Material provided:

+ + + + +

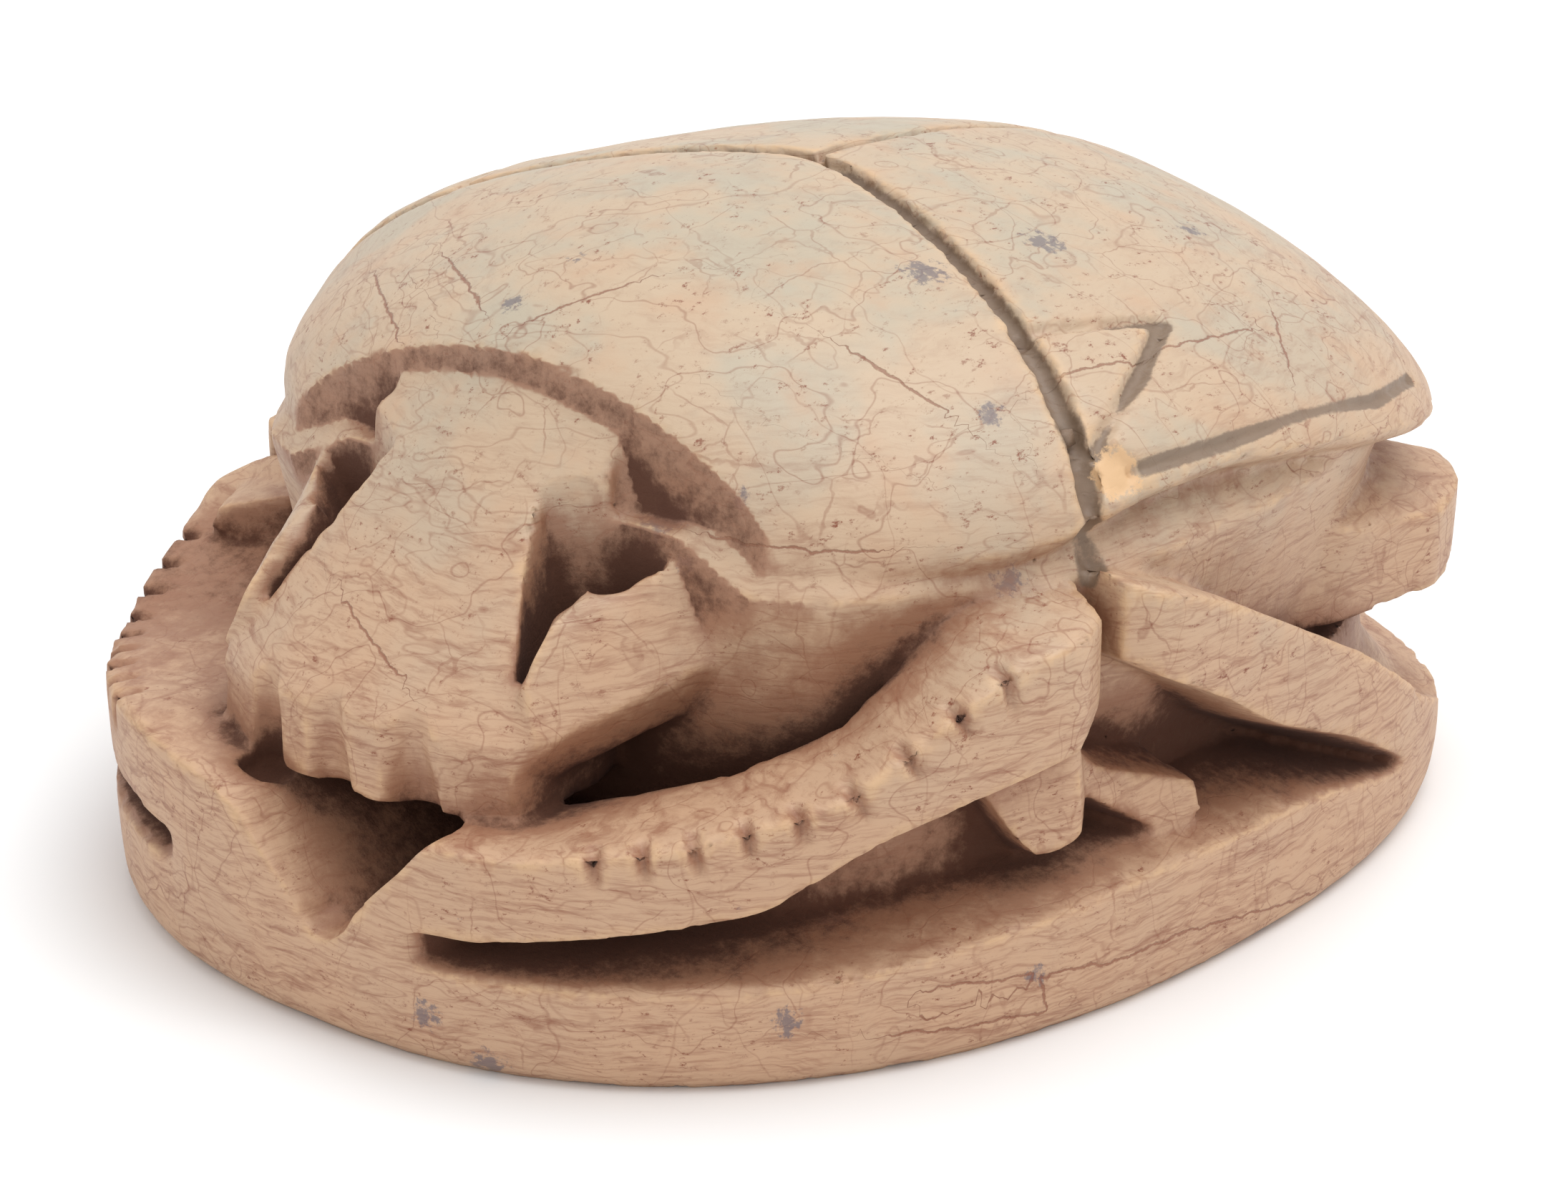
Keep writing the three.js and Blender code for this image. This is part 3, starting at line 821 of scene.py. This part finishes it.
class LayStage(bpy.types.Operator):
    """Lays the floor, hangs the lights and sets the camera"""

    bl_idname = "amulet.lay_stage"
    bl_label = "Lay Stage"
    bl_options = {"REGISTER", "UNDO"}

    def execute(self, context):
        look = context.scene.amulet_stage
        bpy.ops.object.select_all(action="DESELECT")
        bpy.ops.mesh.primitive_circle_add(vertices=96, radius=3.0, fill_type="NGON", location=(0, 0, 0))
        floor = context.active_object
        floor.name = "floor"
        shader = Shader("pale_floor")
        surface = shader.node(
            "ShaderNodeBsdfPrincipled", None, {"Base Color": (*look.floor, 1.0), "Roughness": 0.8}
        )
        shader.node("ShaderNodeOutputMaterial", None, {"Surface": surface})
        floor.data.materials.append(shader.material)
        self.light(look)
        self.camera(context)
        context.scene.view_settings.view_transform = "Standard"
        return {"FINISHED"}

    def light(self, look):
        """An even sky and one large soft lamp."""
        world = bpy.data.worlds.new("tent")
        world.use_nodes = True
        background = world.node_tree.nodes["Background"]
        background.inputs["Color"].default_value = (1.0, 1.0, 1.0, 1.0)
        background.inputs["Strength"].default_value = look.sky
        bpy.context.scene.world = world
        lamp = bpy.data.lights.new("key", "AREA")
        lamp.shape = "DISK"
        lamp.size = 0.45
        lamp.energy = look.key
        key = bpy.data.objects.new("key", lamp)
        key.location = (0.1, 0.08, 0.46)
        key.rotation_euler = (-key.location).to_track_quat("-Z", "Y").to_euler()
        bpy.context.scene.collection.objects.link(key)

    def camera(self, context):
        """Looks down on the head and the left flank."""
        azimuth = math.radians(CAMERA_AZIMUTH)
        elevation = math.radians(CAMERA_ELEVATION)
        right = Vector((math.cos(azimuth), math.sin(azimuth), 0))
        back = Vector(
            (
                math.sin(azimuth) * math.cos(elevation),
                -math.cos(azimuth) * math.cos(elevation),
                math.sin(elevation),
            )
        )
        lens = bpy.data.cameras.new("camera")
        lens.sensor_width = 36.0
        lens.lens = CAMERA_LENS
        lens.clip_start = 0.01
        lens.clip_end = 20.0
        camera = bpy.data.objects.new("camera", lens)
        place = Vector(CAMERA_TARGET) + back * CAMERA_DISTANCE + right * CAMERA_SIDESTEP
        place += back.cross(right) * CAMERA_RISE
        camera.location = place * MM
        camera.rotation_euler = (-back).to_track_quat("-Z", "Y").to_euler()
        context.scene.collection.objects.link(camera)
        context.scene.camera = camera


class AmuletPanel(bpy.types.Panel):
    """Lists the amulet's settings and steps"""

    bl_idname = "VIEW3D_PT_amulet"
    bl_label = "Scarab Amulet"
    bl_space_type = "VIEW_3D"
    bl_region_type = "UI"
    bl_category = "Amulet"

    def draw(self, context):
        for group in (context.scene.amulet_carving, context.scene.amulet_stone, context.scene.amulet_stage):
            box = self.layout.box()
            for name in group.__annotations__:
                box.prop(group, name)
        for step in STEPS:
            self.layout.operator(step.bl_idname)


GROUPS = {
    "amulet_carving": CarvingSettings,
    "amulet_stone": StoneSettings,
    "amulet_stage": StageSettings,
}
STEPS = (CarveStone, LayStage)


def register():
    for name, group in GROUPS.items():
        bpy.utils.register_class(group)
        setattr(bpy.types.Scene, name, bpy.props.PointerProperty(type=group))
    for kind in (*STEPS, AmuletPanel):
        bpy.utils.register_class(kind)


def unregister():
    for kind in reversed((*STEPS, AmuletPanel)):
        bpy.utils.unregister_class(kind)
    for name, group in reversed(GROUPS.items()):
        delattr(bpy.types.Scene, name)
        bpy.utils.unregister_class(group)


def main():
    register()
    bpy.ops.amulet.carve_stone()
    bpy.ops.amulet.lay_stage()


if __name__ == "__main__":
    main()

+ + + + +

Task brief:
Copy the material above, line for line.

Task response:
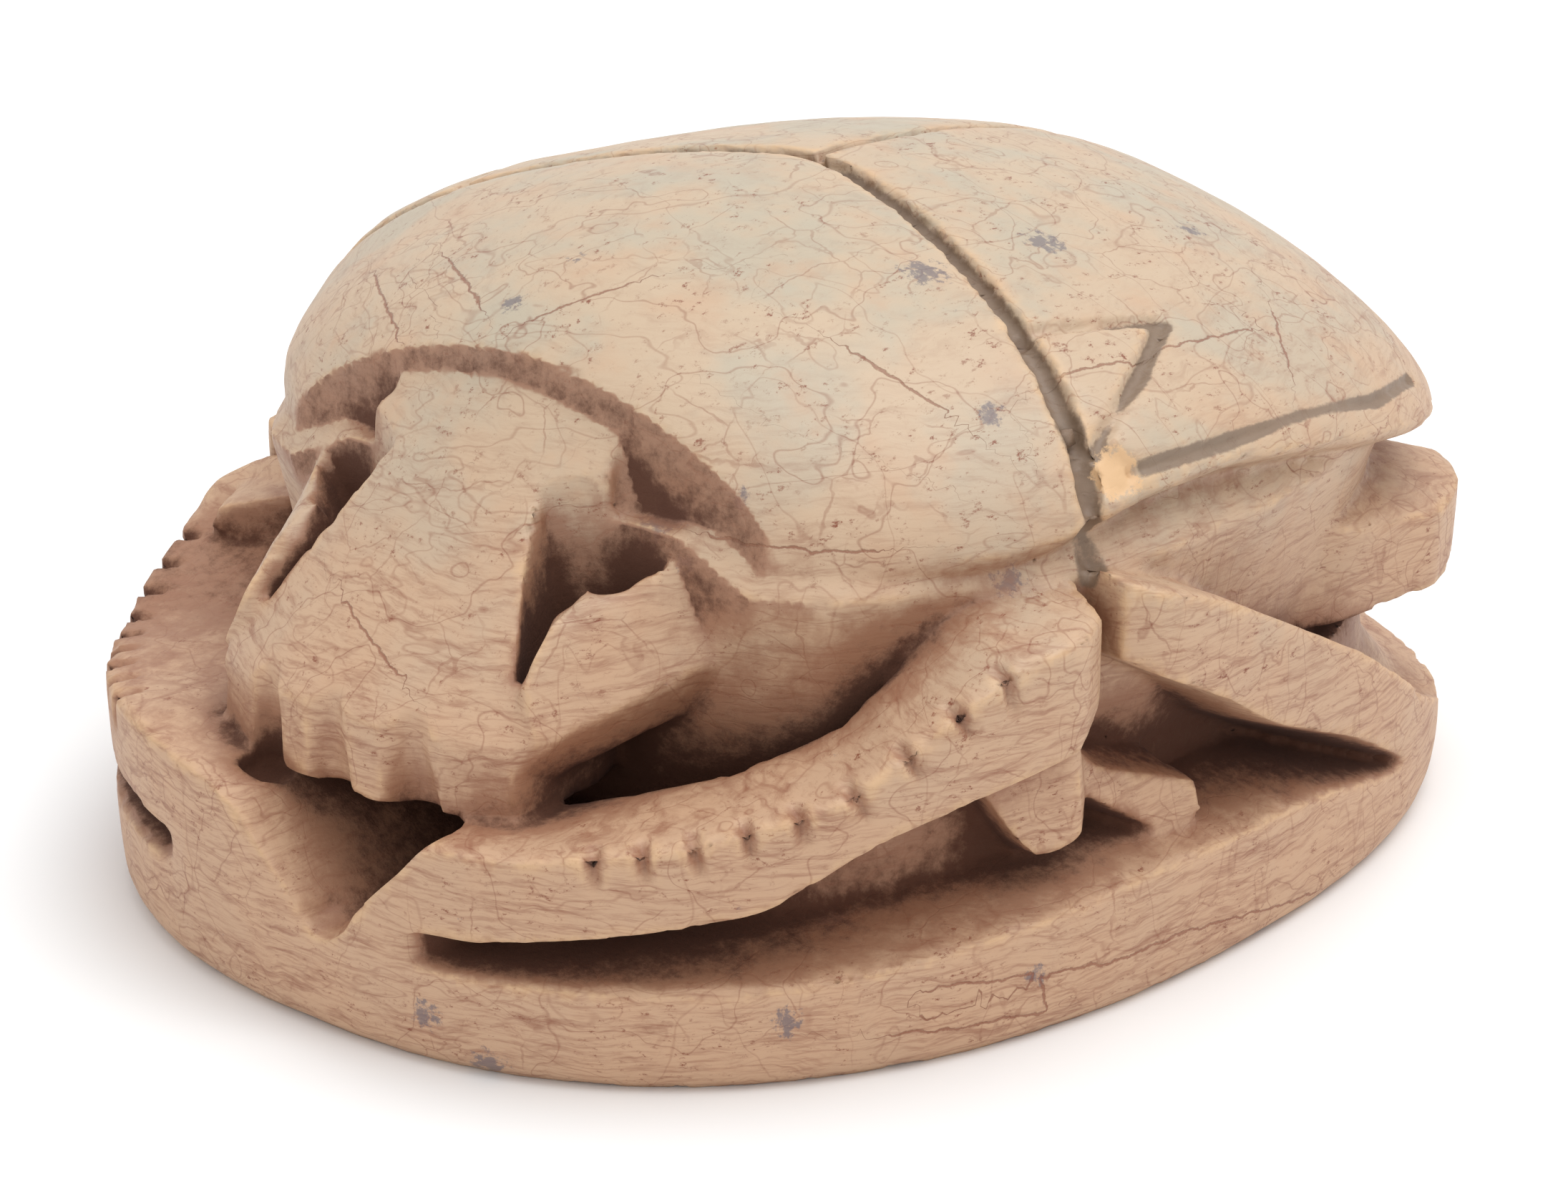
Keep writing the three.js and Blender code for this image. This is part 3, starting at line 821 of scene.py. This part finishes it.
class LayStage(bpy.types.Operator):
    """Lays the floor, hangs the lights and sets the camera"""

    bl_idname = "amulet.lay_stage"
    bl_label = "Lay Stage"
    bl_options = {"REGISTER", "UNDO"}

    def execute(self, context):
        look = context.scene.amulet_stage
        bpy.ops.object.select_all(action="DESELECT")
        bpy.ops.mesh.primitive_circle_add(vertices=96, radius=3.0, fill_type="NGON", location=(0, 0, 0))
        floor = context.active_object
        floor.name = "floor"
        shader = Shader("pale_floor")
        surface = shader.node(
            "ShaderNodeBsdfPrincipled", None, {"Base Color": (*look.floor, 1.0), "Roughness": 0.8}
        )
        shader.node("ShaderNodeOutputMaterial", None, {"Surface": surface})
        floor.data.materials.append(shader.material)
        self.light(look)
        self.camera(context)
        context.scene.view_settings.view_transform = "Standard"
        return {"FINISHED"}

    def light(self, look):
        """An even sky and one large soft lamp."""
        world = bpy.data.worlds.new("tent")
        world.use_nodes = True
        background = world.node_tree.nodes["Background"]
        background.inputs["Color"].default_value = (1.0, 1.0, 1.0, 1.0)
        background.inputs["Strength"].default_value = look.sky
        bpy.context.scene.world = world
        lamp = bpy.data.lights.new("key", "AREA")
        lamp.shape = "DISK"
        lamp.size = 0.45
        lamp.energy = look.key
        key = bpy.data.objects.new("key", lamp)
        key.location = (0.1, 0.08, 0.46)
        key.rotation_euler = (-key.location).to_track_quat("-Z", "Y").to_euler()
        bpy.context.scene.collection.objects.link(key)

    def camera(self, context):
        """Looks down on the head and the left flank."""
        azimuth = math.radians(CAMERA_AZIMUTH)
        elevation = math.radians(CAMERA_ELEVATION)
        right = Vector((math.cos(azimuth), math.sin(azimuth), 0))
        back = Vector(
            (
                math.sin(azimuth) * math.cos(elevation),
                -math.cos(azimuth) * math.cos(elevation),
                math.sin(elevation),
            )
        )
        lens = bpy.data.cameras.new("camera")
        lens.sensor_width = 36.0
        lens.lens = CAMERA_LENS
        lens.clip_start = 0.01
        lens.clip_end = 20.0
        camera = bpy.data.objects.new("camera", lens)
        place = Vector(CAMERA_TARGET) + back * CAMERA_DISTANCE + right * CAMERA_SIDESTEP
        place += back.cross(right) * CAMERA_RISE
        camera.location = place * MM
        camera.rotation_euler = (-back).to_track_quat("-Z", "Y").to_euler()
        context.scene.collection.objects.link(camera)
        context.scene.camera = camera


class AmuletPanel(bpy.types.Panel):
    """Lists the amulet's settings and steps"""

    bl_idname = "VIEW3D_PT_amulet"
    bl_label = "Scarab Amulet"
    bl_space_type = "VIEW_3D"
    bl_region_type = "UI"
    bl_category = "Amulet"

    def draw(self, context):
        for group in (context.scene.amulet_carving, context.scene.amulet_stone, context.scene.amulet_stage):
            box = self.layout.box()
            for name in group.__annotations__:
                box.prop(group, name)
        for step in STEPS:
            self.layout.operator(step.bl_idname)


GROUPS = {
    "amulet_carving": CarvingSettings,
    "amulet_stone": StoneSettings,
    "amulet_stage": StageSettings,
}
STEPS = (CarveStone, LayStage)


def register():
    for name, group in GROUPS.items():
        bpy.utils.register_class(group)
        setattr(bpy.types.Scene, name, bpy.props.PointerProperty(type=group))
    for kind in (*STEPS, AmuletPanel):
        bpy.utils.register_class(kind)


def unregister():
    for kind in reversed((*STEPS, AmuletPanel)):
        bpy.utils.unregister_class(kind)
    for name, group in reversed(GROUPS.items()):
        delattr(bpy.types.Scene, name)
        bpy.utils.unregister_class(group)


def main():
    register()
    bpy.ops.amulet.carve_stone()
    bpy.ops.amulet.lay_stage()


if __name__ == "__main__":
    main()